The loop-based implementation not as easily readable:

(defun sum-squares-of-5-above-50-naive (lst)
  (declare (optimize (safety 0) (speed 3)))
  (let ((sum 0))
    (loop for x in lst
          for counter = 0
          for y = (expt x 2)
          thereis (< counter 5)
          if (> y 50)
          do
            (incf counter)
            (incf sum y))
    sum))

Here we need intermediate variable - counter - to be able to break the loop.
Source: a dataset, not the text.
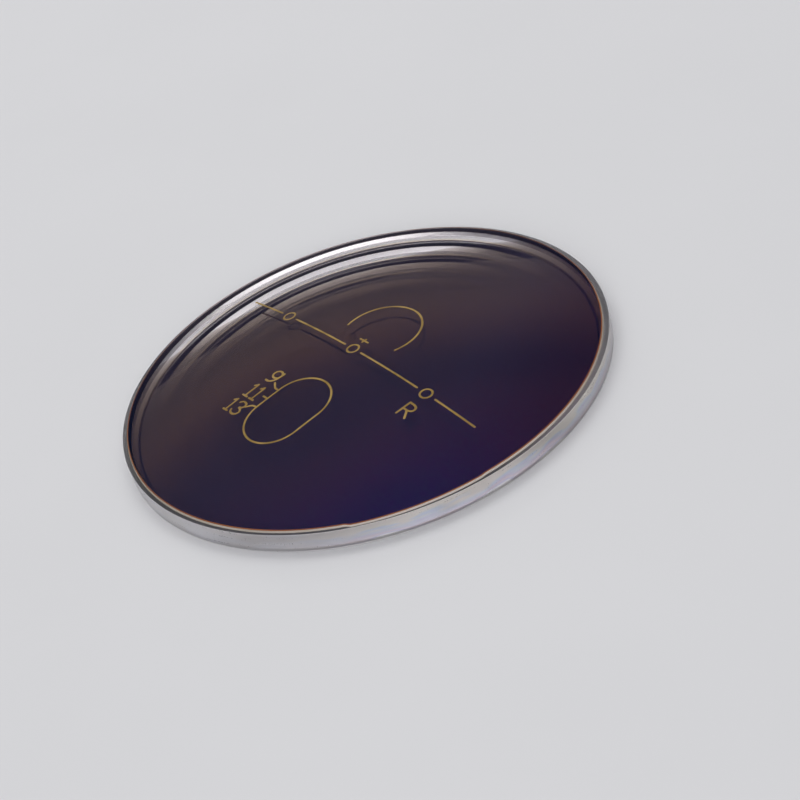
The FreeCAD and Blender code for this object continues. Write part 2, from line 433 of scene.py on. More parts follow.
class SharedEffects:
    """Node groups that several finishes use, each with its own values.

    The sizes of their patterns are in millimetres, the places where the painted reflection tints change in
    metres and the turns in degrees.
    """

    line_size: tuple = (9.0, 9.0, 0.12)
    grit_size: tuple = (0.16, 0.16, 0.16)
    patch_size: tuple = (7.0, 7.0, 1.6)
    patch_span: tuple = (0.36, 0.64)
    # The cloud, turns and spans below place the coated faces' painted reflection gradient.
    cloud_size: tuple = (26.0, 26.0, 26.0)
    cloud_reach: float = 0.012
    nose_turn: float = 10.0
    rim_turn: float = -32.0
    middle_span: tuple = (-0.026, 0.012)
    nose_span: tuple = (0.002, 0.036)
    rim_span: tuple = (0.016, 0.037)
    swirl_size: tuple = (14.0, 5.0, 14.0)
    wiped_span: tuple = (0.52, 0.78)

    def __init__(self) -> None:
        """Builds the groups once."""
        self.grain = self._ground_grain()
        # Painted reflection gradient of the coated faces.
        self.drift = self._painted_reflex_drift()
        self.wear = self._handling_wear()

    def _ground_grain(self) -> bpy.types.NodeTree:
        """Fine ground texture of the rim: round grit with lines that run round the blank.

        Returns:
            A group that takes how much of the pattern is lines and gives a height and a soft patch mask.
        """
        group, nodes, given, result = new_group(
            "ground_grain", [("Lines", 0.5)], [("Height", "Float"), ("Patches", "Float")]
        )
        place = nodes.place()
        x, y, z = nodes.split(place)
        reach = nodes.add("VectorMath", operation="LENGTH")
        nodes.join(nodes.combine(x, y), reach.inputs[0])
        down = nodes.math("ADD", reach.outputs["Value"], nodes.math("MULTIPLY", z, -1.0))
        round_about = nodes.combine(x, y, down)
        lines = nodes.noise(round_about, self.line_size, 2.0)
        grit = nodes.noise(place, self.grit_size, 2.0)
        height = nodes.add("Mix", data_type="FLOAT")
        nodes.fill(height, {"Factor": given.outputs["Lines"], 2: grit, 3: lines})
        patches = nodes.ramp(nodes.noise(round_about, self.patch_size, 2.0), *self.patch_span)
        nodes.fill(result, {"Height": height.outputs[0], "Patches": patches})
        return group

    def _painted_reflex_drift(self) -> bpy.types.NodeTree:
        """Painted reflection: a slow change of colour across the lens, from one side to the other and into
        one stretch of rim, that stands in for the coating's coloured reflex of its surroundings.

        Returns:
            A group that takes three painted reflection colours across the lens and one for the rim, and gives
            the painted colour.
        """
        clear = (1.0, 1.0, 1.0, 1.0)
        group, nodes, given, result = new_group(
            "painted_reflex_drift", [(label, clear) for label in PAINTED_LIGHT_PLACES], [("Tint", "Color")]
        )
        place = nodes.place()
        outer, middle, nose, rim = (given.outputs[label] for label in PAINTED_LIGHT_PLACES)
        cloud = nodes.swing(nodes.noise(place, self.cloud_size, 1.0), self.cloud_reach)
        to_nose = nodes.math("ADD", nodes.along(place, self.nose_turn), cloud)
        first = nodes.mix(nodes.ramp(to_nose, *self.middle_span), outer, middle)
        second = nodes.mix(nodes.ramp(to_nose, *self.nose_span), first, nose)
        to_rim = nodes.ramp(nodes.along(place, self.rim_turn), *self.rim_span)
        nodes.join(nodes.mix(to_rim, second, rim), result.inputs["Tint"])
        return group

    def _handling_wear(self) -> bpy.types.NodeTree:
        """Faint wipe marks that handling leaves on a polished face.

        Returns:
            A group that takes a base roughness and how much wear adds, and gives the roughness.
        """
        group, nodes, given, result = new_group(
            "handling_wear", [("Base", 0.02), ("Wear", 0.05)], [("Roughness", "Float")]
        )
        place = nodes.place()
        wiped = nodes.ramp(nodes.noise(place, self.swirl_size, 4.0), *self.wiped_span)
        added = nodes.math("MULTIPLY", wiped, given.outputs["Wear"])
        nodes.join(nodes.math("ADD", given.outputs["Base"], added), result.inputs["Roughness"])
        return group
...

Let’s measure the performance:

SERIES-TEST 9 > (time (loop for d in *data* do (sum-squares-of-5-above-50-cl d)))
Timing the evaluation of (LOOP FOR D IN *DATA* DO (SUM-SQUARES-OF-5-ABOVE-50-CL D))

User time    =        1.233
System time  =        0.187
Elapsed time =        1.856
Allocation   = 194243052 bytes
3006 Page faults
Calls to %EVAL    76022
NIL

SERIES-TEST 10 > (time (loop for d in *data* do (sum-squares-of-5-above-50-series d)))
Timing the evaluation of (LOOP FOR D IN *DATA* DO (SUM-SQUARES-OF-5-ABOVE-50-SERIES D))

User time    =        0.107
System time  =        0.003
Elapsed time =        0.088
Allocation   = 2419888 bytes
37 Page faults
Calls to %EVAL    76022
NIL

SERIES-TEST 11 > (time (loop for d in *data* do (sum-squares-of-5-above-50-naive d)))
Timing the evaluation of (LOOP FOR D IN *DATA* DO (SUM-SQUARES-OF-5-ABOVE-50-NAIVE D))

User time    =        0.036
System time  =        0.000
Elapsed time =        0.019
Allocation   = 2399620 bytes
0 Page faults
Calls to %EVAL    76022
NIL

As it can be seen the the performance difference more than 10 times between functional and series/loop based implementation.

Conclusion

It is preferrable to use SERIES package instead of pure functional approach then possible since it will keep the code as readable/maintainable without giving up on performance. Obiviously not all algorithms could be implemented with SERIES; the authors of SERIES package claim however that analyzed 80% of loops could be implemented with SERIES.

Update

Updated test results after Steve Losh’s suggestion.